Страница:
482 из 510
Но перекрытия из бетонных плит, облицованных стальными антидетонационными пластинами, гасят все звуки. Тишина - как в трюме затопленного корабля. Только шуршит ворс ковра под башмаками. Закусив нижнюю губу, чтобы унять дрожь подбородка, и крепко сцепив руки на животе, фюрер мечется все быстрее и быстрее. Это его очередной "бурный творческий момент" - приступ паркинсонизма. Сначала об этом знали только Гиммлер, министр здравоохранения Конти, профессор берлинской Шарите де Кринис и личный врач фюрера доктор Штумпфегер.
Теперь - все "Волчье логово". И прежде всего Мартин Борман, которому лучше всех ведомо, сколь упрямым и в то же время безвольным становится фюрер в острые периоды "творческого взлета".
Блонди не выдерживает напряжения и заливается в безысходной собачьей тоске. Так воют собаки на луну в зимние лютые ночи. Но на фюрера это действует неожиданно успокаивающе.
- Ну что ты, моя собаченька, - сюсюкает он и, тяжело опустившись на корточки, треплет овчарку за уши.
Ему рассказывали, что в момент взрыва она вот так же завыла и заскребла лапами по дубовой обшивке. Собаки лучше многих и многих людей. Они наделены острой чувствительностью.

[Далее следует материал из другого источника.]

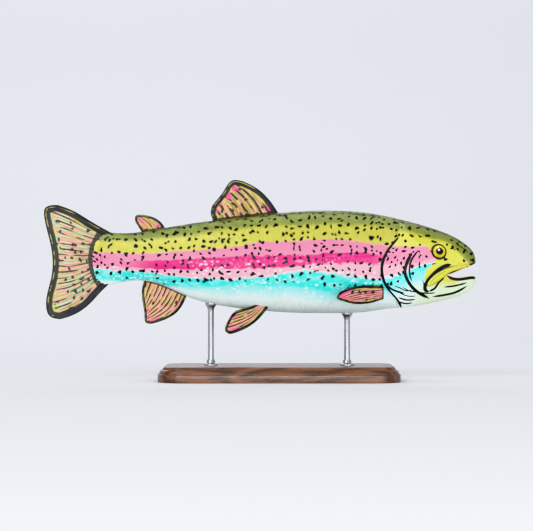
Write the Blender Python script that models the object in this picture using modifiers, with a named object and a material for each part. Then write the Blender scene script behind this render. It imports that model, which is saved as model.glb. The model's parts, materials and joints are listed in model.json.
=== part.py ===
"""Adult rainbow trout, life size, swimming level with its mouth a little open, on a plain display stand.

The snout points along +X and the back along +Z, and the origin is under the middle of the stand's base. The
body is one loft whose back, belly, width and jaw lines are smooth curves along the fish. Thin gaps part it
into head, lower jaw, gill covers, trunk and tail stalk. Places along the fish are distances behind the
snout, and heights are counted from its long axis, both in millimetres.
"""

import math

import bmesh
import bpy
import numpy as np
from mathutils import Vector

MM = 0.001
SHARP_ANGLE = math.radians(40)

# Driving sizes
TOTAL_LENGTH = 450.0
AXIS_HEIGHT = 124.0
MOUTH_CORNER = 32.0
THROAT = 62.0
STALK_START = 349.0
FLESH_END = 395.0
GAP = 0.3
PLATE_DEPTH = 3.0
EYE_CENTRE = (39.5, 10.4)
EYE_RADII = (9.4, 5.2, 9.4)
EYE_PROUD = 2.2
TONGUE_CENTRE = (27.0, -20.2)
TONGUE_RADII = (12.0, 5.5, 1.9)
ROD_PLACES = {"stand_rod_front": 134.0, "stand_rod_rear": 276.0}
ROD_RADIUS = 3.2
MAXILLA_LIFT = 1.15
BASE_SIZE = (250.0, 112.0, 16.0)
BASE_CORNER = 26.0
BASE_EDGE = 3.0

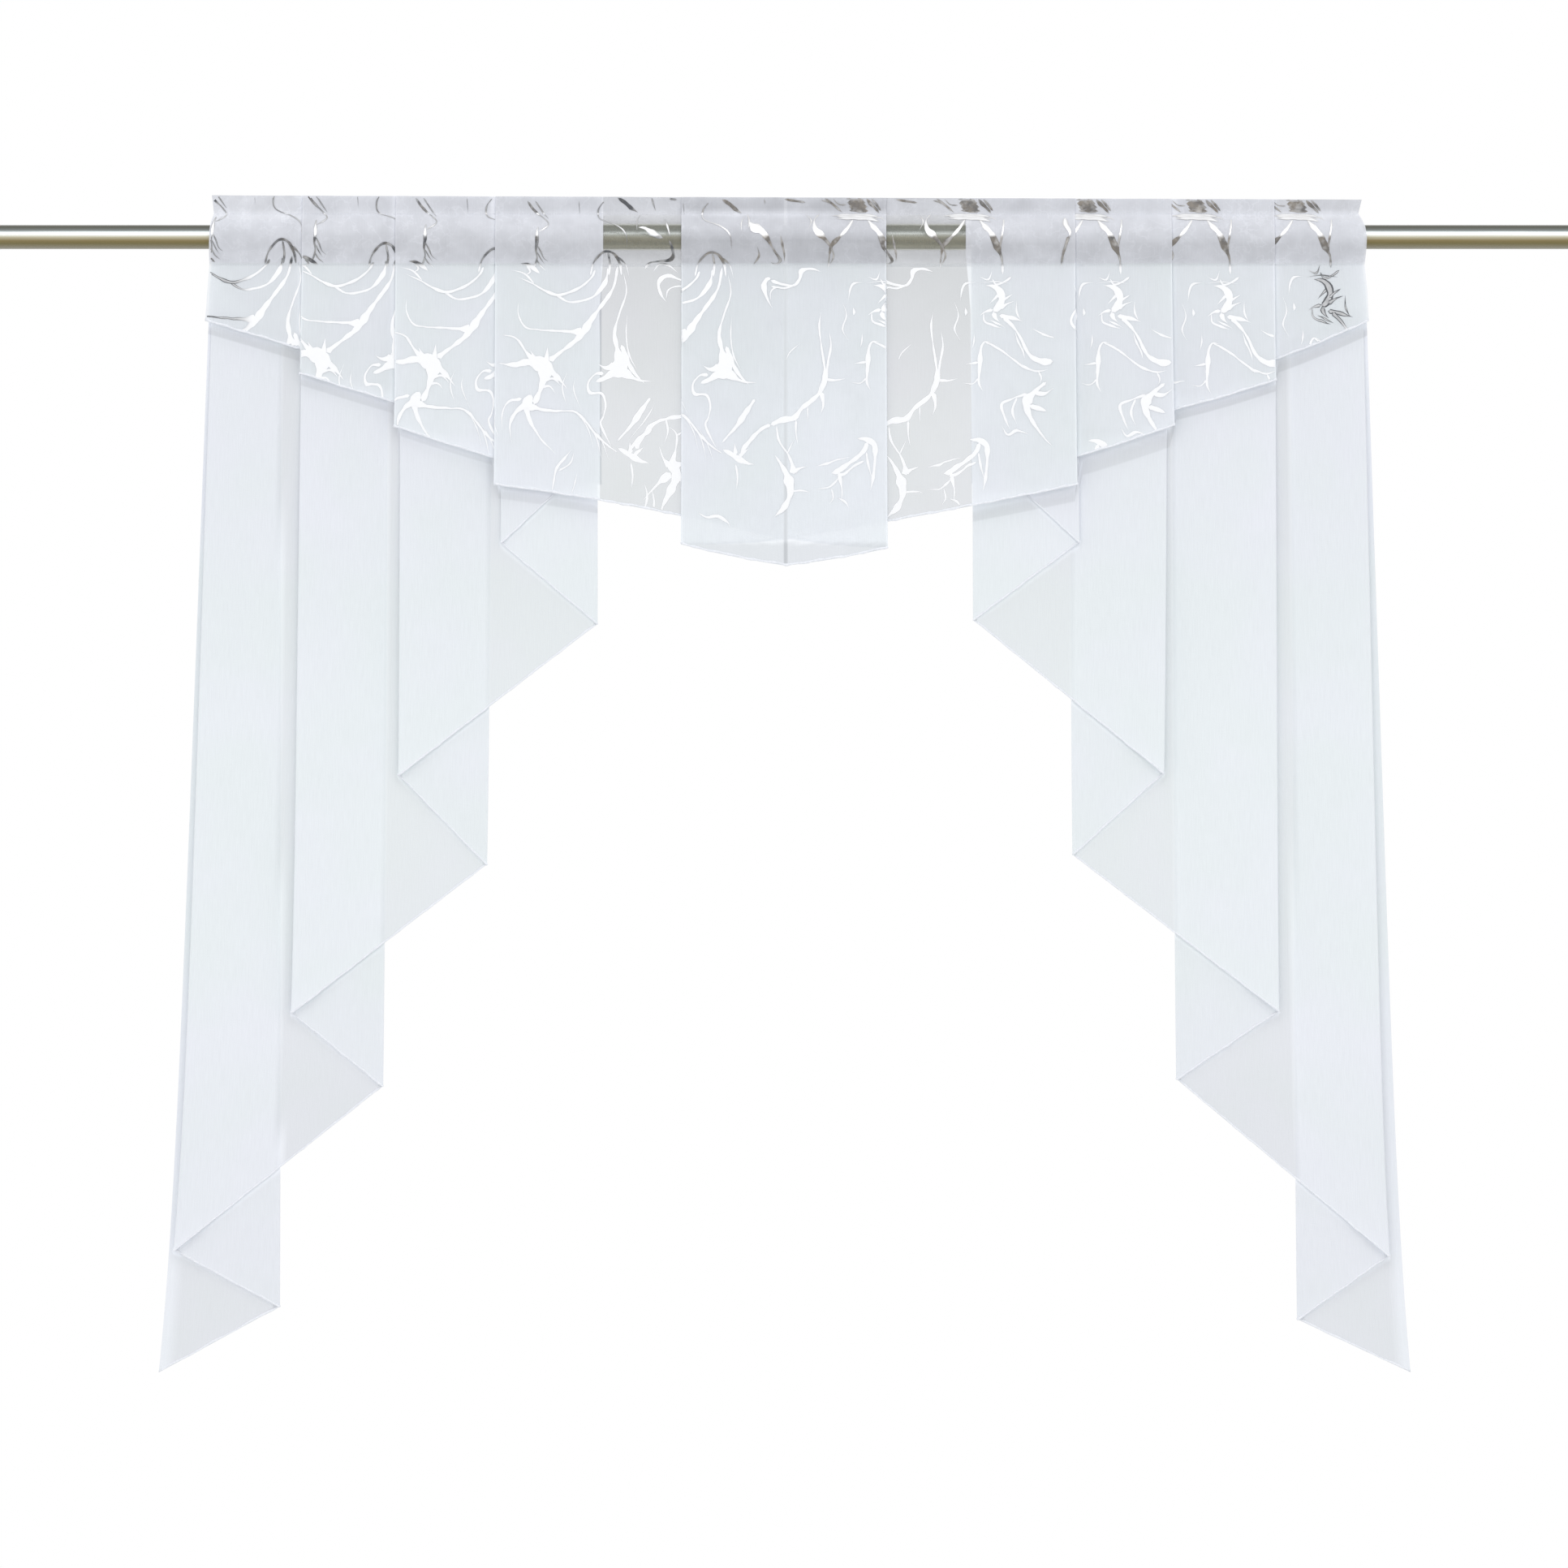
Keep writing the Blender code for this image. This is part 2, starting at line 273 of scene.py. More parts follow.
# Fold lines: distance from the middle at the heading and at the hem, and the hem's drop, in millimetres
valance = {
    "left": {
        "edge": (600.0, 605.0, 88),
        "edgeTier": 0,
        "pleats": [
            ((503.6, 506.6, 143), (409.5, 410.5, 148)),
            ((406.4, 408.1, 198), (307.0, 308.5, 200)),
            ((302.5, 304.2, 259), (191.8, 191.8, 258)),
            ((108.6, 109.0, 321), (1.7, 1.7, 316)),
        ],
        "end": (0.0, 0.0, 343),
        "bows": [-1.0, 1.5, 4.0, -5.0, 1.5],  # how far each hem sags between its folds
        # where one layer hangs alone: its outer edge by height
        "strip": ([-110, -80, -45, -20], [193.5, 194.0, 191.8, 190.0]),
    },
    "right": {
        "edge": (605.0, 607.6, 88),
        "edgeTier": 0,
        "pleats": [
            ((509.3, 511.2, 150), (408.5, 409.5, 158)),
            ((402.2, 405.4, 197), (306.5, 308.0, 199)),
            ((301.7, 304.2, 259), (193.5, 193.5, 257)),
            ((104.8, 106.5, 325), (1.7, 1.7, 315)),
        ],
        "end": (0.0, 0.0, 343),
        "bows": [6.0, 5.0, 4.0, 1.5, 1.5],
        "strip": ([-250, -80, -45, -20], [194.0, 192.7, 190.1, 187.6]),
    },
    "columnStep": 5.0,
    "creaseColumns": [1.6, 0.8],  # close to the middle, where the box pleat is creased
    "frillRows": 6,
    "pocketRows": 22,
    "hangRows": 70,
    "puff": 2.6,  # how far a fold stands out in front of its own panel
    "puffReach": 24.0,
    "puffFrom": (-29.5, 70.0),  # below this height, over this much length
    "bow": 1.5,  # of the returns' hems
    "flat": (2.84, 0.39),  # cut size in metres
    "flatArea": 0.80,
}

cascadeLeft = {
    "side": {
        "edge": (598.3, 653.6, 1184),
        "edgeTier": 2,
        "pleats": [
            ((595.8, 638.0, 1057), (525.6, 527.3, 1116)),
            ((503.6, 515.9, 810), (414.1, 419.5, 886)),
            ((401.4, 403.9, 562), (305.0, 311.4, 655)),
            ((295.8, 297.4, 320), (196.0, 196.0, 404)),
        ],
        "end": (198.0, 198.0, 228),
    },
    "way": -1,
    "flat": (1.13, 1.202),
    "flatArea": 0.88,
}

cascadeRight = {
    "side": {
        "edge": (603.0, 651.7, 1184),
        "edgeTier": 2,
        "pleats": [
            ((600.5, 629.7, 1063), (526.4, 533.1, 1129)),
            ((510.4, 514.4, 808), (402.2, 407.3, 879)),
            ((398.8, 394.8, 560), (295.8, 299.0, 645)),
            ((305.0, 306.6, 319), (194.5, 195.4, 400)),
        ],
        "end": (196.5, 196.5, 219),
    },
    "way": 1,
    "flat": (1.16, 1.202),
    "flatArea": 0.92,
}

cascadeCloth = {
    "columnStep": 7.0,
    "pocketRows": 12,
    "hangRows": 190,
    "puff": 5.0,
    "puffReach": 30.0,
    "bow": 0.0,
    "sideHem": 7.6,
    # a line along the tips of the valance's hem: its drop at the outer edge, and its fall for each
    # millimetre inwards
    "valanceHem": (88.0, 0.565),
    "puffFrom": (12.0, 170.0),  # below that line, over this much length
}

layerNumbers = {"front": 1.0, "back": 2.0, "under": 3.0}
farOff = 60.0  # distances from folds and hems are kept up to here
unitMargin = 0.01  # round a cloth that is laid out in a unit square


def bulge(z):
    # half a wave between the pocket's two seams
    middle = (heading["upperSeam"] + heading["lowerSeam"]) / 2
    reach = (heading["upperSeam"] - heading["lowerSeam"]) / 2
    return heading["bulge"] * np.cos(np.clip((z - middle) / reach, -1, 1) * np.pi / 2)


def cascadePitch(z):
    # the distance from layer to layer, which grows evenly down to the tips
    share = np.clip(-z / heading["cascadeLength"], 0, 1)
    return towards(heading["pitch"], heading["pitchAtTips"], share)


def valancePitch(z):
    # the distance from layer to layer, the same everywhere
    return np.full_like(z, heading["pitch"])


def cascadeRear(z):
    # the rear layer's place in Y: it bulges forwards over the rod
    return -heading["backOffset"] - bulge(z)


def valanceRear(z):
    # in front of all the cascades' layers, by an offset
    return cascadeRear(z) - 2 * heading["tiers"] * cascadePitch(z) - heading["valanceOffset"]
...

Ева написала ему, что видела в ночь на двадцатое плохой сон. Сразу же после покушения от нее пришла телеграмма: "Я люблю тебя. Да хранит тебя бог". Сами собой навертываются слезы. Знаменитая прядь прилипает к потному, разгоряченному лбу.
- Ну что ты, моя собаченька, - фюрер шмыгает носом, но слезы, мелкие и мутные, все еще ползут по щекам. Он шумно всхлипывает и поднимается с пола.